Half of Sudan’s 46 million people need aid to survive, the United Nations says.

A handful of aid groups have trickled back into west Darfur in recent months after reaching agreements with the RSF and Arab militias. Their employees describe massacres of civilians, dozens of reported rapes, orphaned children and refugee-filled schools.

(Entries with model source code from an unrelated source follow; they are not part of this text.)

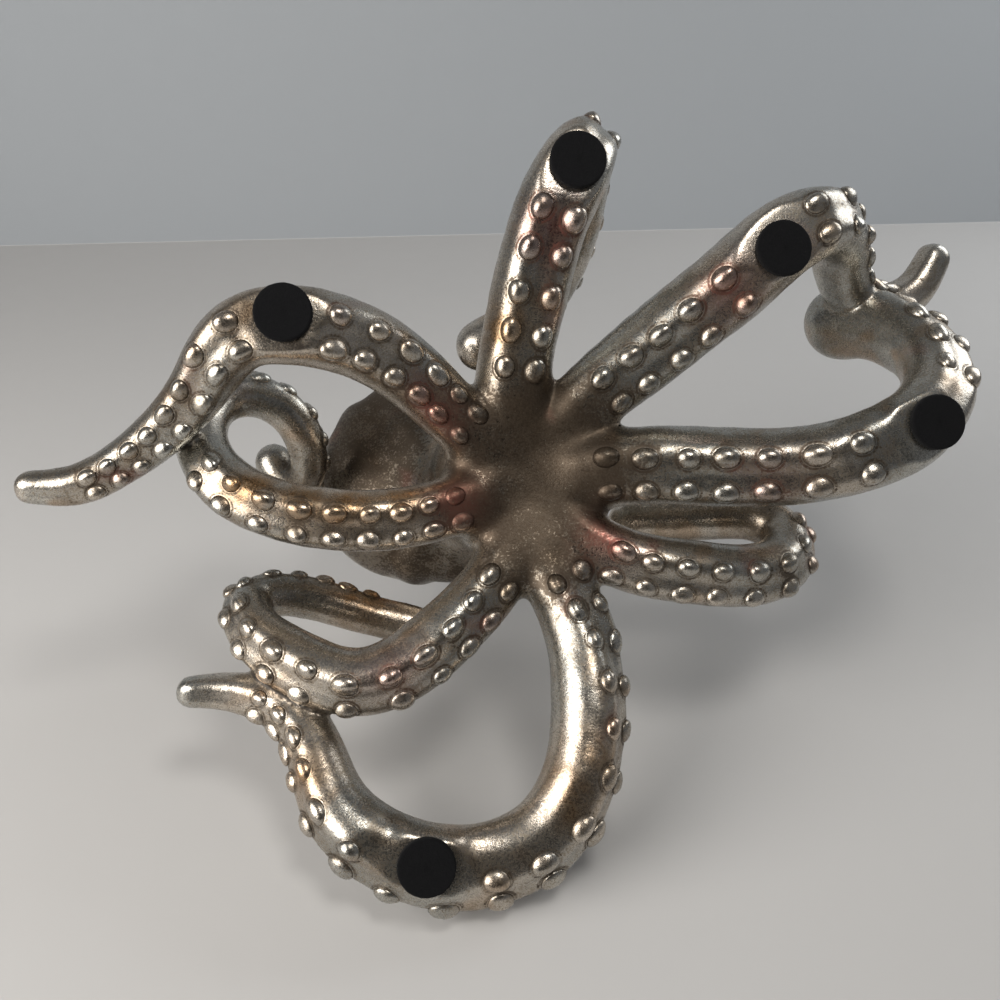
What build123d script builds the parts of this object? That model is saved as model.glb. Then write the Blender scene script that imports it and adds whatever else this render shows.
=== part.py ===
from build123d import *
import math
import os

# Octopus figurine: a rigid casting with eight curling arms, standing on five glued felt pads.
# Millimetres, +Z up. The origin is on the resting surface, under the middle of the whole figure.

# Plan and height of the figure
plan_radius = 200.0  # circle about the hub that holds every arm
hub_x = 3.93  # place of the hub from the origin
hub_y = -9.13
hub_lift = 30.0  # from the pads' upper faces to the hub's underside
mantle_height = 112.0  # from the hub's underside to the top of the mantle

# Body
mantle_radius = 45.5
mantle_lean = 44.0  # how far the mantle's top stands off to the left of the hub
web_radius = 33.0  # from the hub's centre to the arms' seams, along each arm
eye_radius = 8.5
eye_height = 41.0  # above the hub's underside
eye_spread = 22.0
eye_forward = 3.0

# Arms
arm_radius = 14.0
root_sections = 4
arm_sections = 24
line_samples = 60
frame_steps = 12  # carried frames for each station
sucker_gap = 0.4  # least gap from a sucker to anything but its own arm
sucker_lift = 0.6  # least height of a sucker over the resting surface
sucker_radius = 3.6
sucker_pitch = 13.6
first_sucker = 27.0  # along the right arm from the hub's centre
sucker_growth_reach = 90.0  # distance along an arm over which its suckers grow
bare_tip = 20.0  # end of each arm without suckers
sucker_row_angle = 27.0  # either side of the arm's underside

# Felt pads
pad_diameter = 20.0
pad_thickness = 3.0
seat_margin = 0.6  # flat on the arm, beyond the pad's edge

# Shares of the sizes above, chosen by hand
settle_share = 0.65  # how high an arm's middle lies over its flat, in radii
sucker_sink_share = 0.3
thinnest_sucker_share = 0.34
root_sucker_share = 0.85  # suckers at the hub and past their growth, as shares of the usual
grown_sucker_share = 1.15
body_step_share = 0.06  # half the height between body sections
round_end_shares = [(0.5, 0.866), (0.8, 0.6), (0.94, 0.34)]

# Body sections: height, lean to the left, lean to the back, radius as a share of the mantle's
body_shares = [
    (0.00, 0.00, 0.00, 0.60),
    (0.09, 0.00, 0.00, 0.73),
    (0.20, 0.05, 0.00, 0.73),
    (0.32, 0.18, 0.00, 0.65),
    (0.42, 0.36, 0.00, 0.68),
    (0.53, 0.60, 0.00, 0.86),
    (0.64, 0.82, -0.05, 0.99),
    (0.75, 0.93, -0.05, 0.98),
    (0.86, 0.98, 0.00, 0.80),
    (0.94, 1.00, 0.00, 0.55),
    (0.99, 1.00, 0.00, 0.25),
]

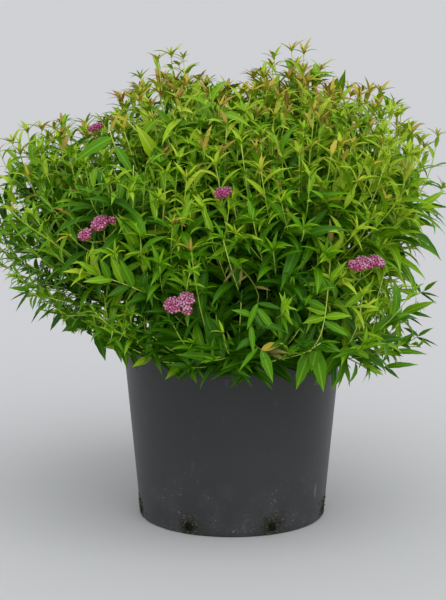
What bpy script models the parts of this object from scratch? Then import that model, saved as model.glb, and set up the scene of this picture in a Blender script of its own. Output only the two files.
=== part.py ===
"""A flowering spirea shrub in a round nursery pot, built as the real plant grows.

A short woody stool stands on the potting mix. Bark-covered canes fan out from its top, and each
cane ends in one mass of foliage: a stem that branches into twigs, with leaves and a few flat
flower heads fused on. Metres, +Z up, origin in the middle of the pot's flat underside, and the
side that faces the viewer looks along -Y.
"""

import itertools
import math
import random

import bmesh
import bpy
from mathutils import Matrix, Vector
from mathutils.bvhtree import BVHTree

# Pot, a turned plastic shell
POT_HEIGHT = 0.230
POT_TOP_RADIUS = 0.1370
POT_BASE_RADIUS = 0.1205
POT_WALL = 0.0024
POT_FLOOR = 0.0030
POT_EDGE = 0.0030
POT_STEPS = 36
RIM_HEIGHT = 0.018
RIM_PROUD = 0.0030
DRAIN_HOLES = 7
DRAIN_RADIUS = 0.0055
DRAIN_HEIGHT = 0.0110
DRAIN_SIDES = 10
DRAIN_FIRST = math.radians(-117.0)

# Potting mix, a solid plug a little below the rim
FIT_GAP = 0.0003
SOIL_BELOW_RIM = 0.026
SOIL_LEVEL = POT_HEIGHT - SOIL_BELOW_RIM
SOIL_STEPS = 28

# Stool, the woody foot that the canes spring from
STOOL_RADIUS = 0.030
STOOL_FLARE = 0.013
STOOL_HEIGHT = 0.036
STOOL_RINGS = 5
STOOL_STEPS = 20
ROOT_LOBES = 5
LOBE_DEPTH = 0.10
STOOL_MIDDLE = Vector((0.0, 0.0, SOIL_LEVEL + FIT_GAP + STOOL_HEIGHT - STOOL_RADIUS))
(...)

Refugees who have fled the fighting in Sudan at a processing centre in Renk, South Sudan. Photograph: Joao Silva/The New York Times
Refugees who have fled the fighting in Sudan at a processing centre in Renk, South Sudan. Photograph: Joao Silva/The New York Times

Will Carter, Sudan director of the Norwegian Refugee Council, blamed the world for turning its back on Sudan. “The sheer number of deaths, the scale of the devastation in Darfur and the lack of attention show how the international system is failing right in front of our eyes,” he said.

Ali Salam, an aid co-ordinator with the Sudanese American Physicians Association, said he had seen “unbelievable” things during a recent visit to refugee camps in Chad near the Sudanese border. One woman arrived at a camp with a dead child strapped to her back, unaware that the child had died along the way, he said.

“People are dying like insects in Darfur,” he said.

As events in the Middle East preoccupy the United States, for years a major influence in Sudan, there is even less scrutiny of foreign powers accused of fuelling Sudan’s war, like the United Arab Emirates. An investigation showed the Emiratis are smuggling arms to Dagalo from a base in Chad, or Egypt, which backs Sudan’s military.

Two decades ago, the cause of peace in Sudan was embraced by western celebrities and activists who held marches in Washington under the “Save Darfur” banner. This time, many in Sudan feel that the world has turned its back on them.

“How many more lives will it take for the world to step in, for people to care?” asked Omnia Mustafa, a 21-year-old Sudanese woman [not related to Rodwan Mustafa] who appealed on TikTok this week for outsiders to take notice of her country’s plight.